A word about point #2 above is in order. Some analysts and “collapse thinkers” have voiced the possibility of a sudden, near-term collapse of the arrangements which underlie the American lifestyle – perhaps through a massive sell-off of foreign-held U.S. debt, or a Federal default on U.S. debt, or a sudden crash in oil production or oil exports. If that happens, there will be a swift and sudden decline in the standard of living of most Americans, since we depend on imported goods for so many things. To cite just one example of the scale of this decline, consider what would happen if the American five percent of the world's population that now uses 40 percent of the world's oil woke up one day to find that they now had access to only five percent of the world's oil. On a per capita basis, this would be roughly equivalent to each American finding out that his or her income had suddenly been cut to one-eighth its former value.

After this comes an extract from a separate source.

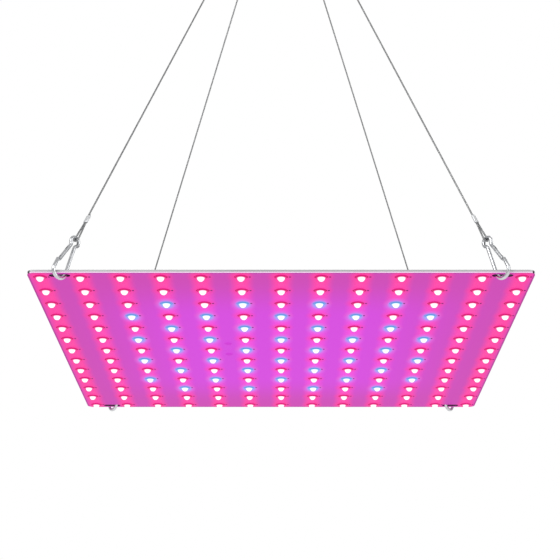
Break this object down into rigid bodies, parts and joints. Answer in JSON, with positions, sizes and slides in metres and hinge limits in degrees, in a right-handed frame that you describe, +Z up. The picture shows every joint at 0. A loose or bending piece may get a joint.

Now a per capita estimate of the effects of such a collapse is necessarily flawed, as wealth is not equally distributed in this country. Nor is access to wealth. In the event of such a crisis, it follows that some people would hardly be affected, while a large number of people would be thrown into grinding poverty. Yet it seems quite likely that whether this happens suddenly or gradually, our nation is moving toward a condition in which we have access only to our fair share of the world's resource base – and that the non-renewable part of that base will be continually shrinking. Under these conditions, the sort of small businesses that survive will be those whose proprietors offer necessary goods and services at an affordable price, and who are able to stay in business because they have scaled their own needs back to a level that's sustainable over the long haul.

Here then are some good questions: Could you live on an income that's one-eighth or less of your present income? If not, what steps could you take to simplify your life so that you could live on a drastically reduced income? How much can the citizens of your locality actually afford for the goods and services you propose to sell them? Are these goods and services really so essential or beneficial that people are likely to buy them?